A majority of Black-owned businesses are small, and Black entrepreneurs often have less money to capitalize their businesses. They also invest money at a slower rate over the years than white-owned businesses, a study published in 2017 by the Stanford Institute for Economic Policy Research found.

Patrice Chappelle, who started a skin care brand in 2023, is wondering how the corporate retreat from D.E.I. will affect her and what she does next.

Ms. Chappelle, who is Black, founded her company, MelanBrand Skin, because she was dissatisfied with the products available in Walmart and Target for her young son’s dry skin. She set up a website, brainstormed a business name and started packing orders from her living room.

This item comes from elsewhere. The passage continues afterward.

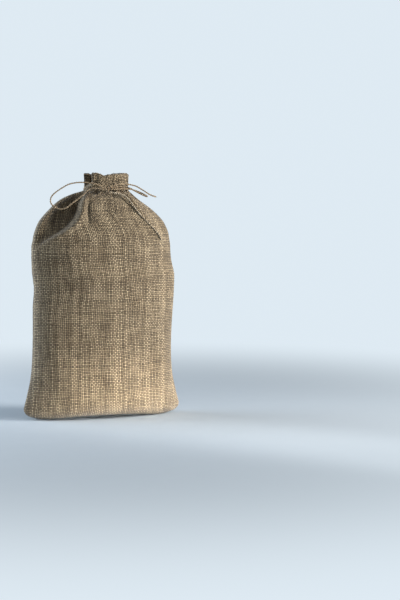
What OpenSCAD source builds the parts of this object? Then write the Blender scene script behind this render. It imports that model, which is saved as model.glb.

To figure out how to expand her nascent operation, Ms. Chappelle applied for programs that would teach her the ins and outs of retailing. She has taken part in a few and is currently enrolled in one run by TJX, the company that owns T.J. Maxx and Marshalls. Its focus is on female founders, she said.

She had been hoping to eventually get on shelves in Target and Walmart.

“Being an emerging brand and just stepping into this space, I would say that it is concerning,” Ms. Chappelle said. “I’m watching my fellow founders, some of which I do know personally, that have brands in Target and other stores like Walmart.” She added, “They’re in a tight space.”